As a child, I was very insecure and shy. I wanted to be successful, but lacked confidence. When I discovered climbing, I found something I was good at. I began to be recognized by my peers and this gave me the ambition to climb harder and higher routes. I discovered that nothing was impossible if I could find the courage to try.
In extreme mountaineering, you are always in dangerous situations, as there are plenty of dangers such as rockfalls, avalanches or crevasses over which you have no direct control. It is vital to be constantly aware of these dangers and not to panic. In climbing, mental control is just as important as physical prowess. I have found that staying calm and evaluating the situation leads to better decision-making.

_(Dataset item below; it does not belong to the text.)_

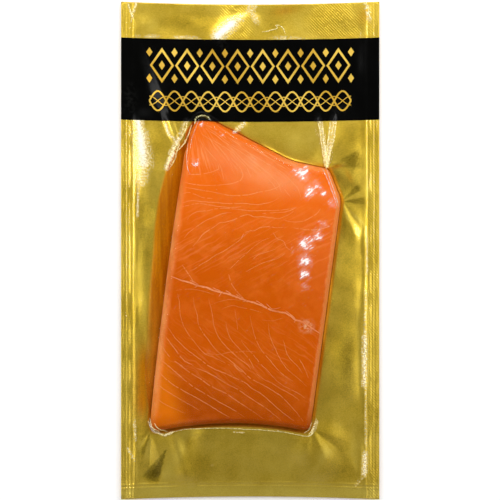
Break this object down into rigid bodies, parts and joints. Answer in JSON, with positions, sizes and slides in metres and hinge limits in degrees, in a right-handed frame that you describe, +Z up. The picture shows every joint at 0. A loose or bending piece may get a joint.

Both individual determination and teamwork are critical to success when climbing. Your need to rely on the support of your team and share in the achievement. But at the same time, personal focus and determination to keep going despite any adversity is an important contribution to team success.
My greatest achievement in climbing is being the first ever to conquer the 5,000-foot Troll Wall in Norway. This rock face is the highest and most vertical in Europe. A stone dropped from the summit will touch nothing until it lands on the valley floor one mile below.
Prior to our climb, the experts in Europe had said it was impossible to scale the Troll Wall. But with three companions, I decided to try. It took ten days to make the climb and we slept on ledges no more than a foot wide.
Afterwards, I said to myself: 'If I can do that, I can do anything.' Everest has been my greatest endurance test. It took five years to organize, three weeks to walk the 150 miles from Kathmandu to base camp, and six weeks to climb the final 11,000 feet to the top of the world - the highest point on earth at 29,035 feet. Then you have to spend two weeks removing all the equipment and walking back.
Adventure to me is not hanging on a rope on the side of a mountain. That is just one arena where adventurous people can constantly challenge themselves. If we look at every day as an adventure we can challenge ourselves and continue to grow throughout our lives. That is the ultimate adventure.
I am the person I am today because of the learning that took place in the mountains, so I wanted to motivate others to climb the metaphorical mountains in their own lives. It was a natural evolution into motivational speaking to corporate groups around the world.
The greatest lesson that businesses can learn from my experiences are to stay focused, and never give up. Many people today are unwilling to take personal responsibility for the results of their own actions. Our society breeds a culture where we always look for blame in adverse situations. Our governments surround us with safety nets, we have insurance policies for every eventuality, and the legal profession encourages us to sue for compensation when something goes wrong.
Our civilization was built by adventurous people who had the courage to try new things. They endured through adversity and learned lessons from it, then worked together in teams to achieve difficult goals, and adapted to the new world of opportunity every day. We must learn lessons from the past and apply them to the present if we are to succeed in this millennium.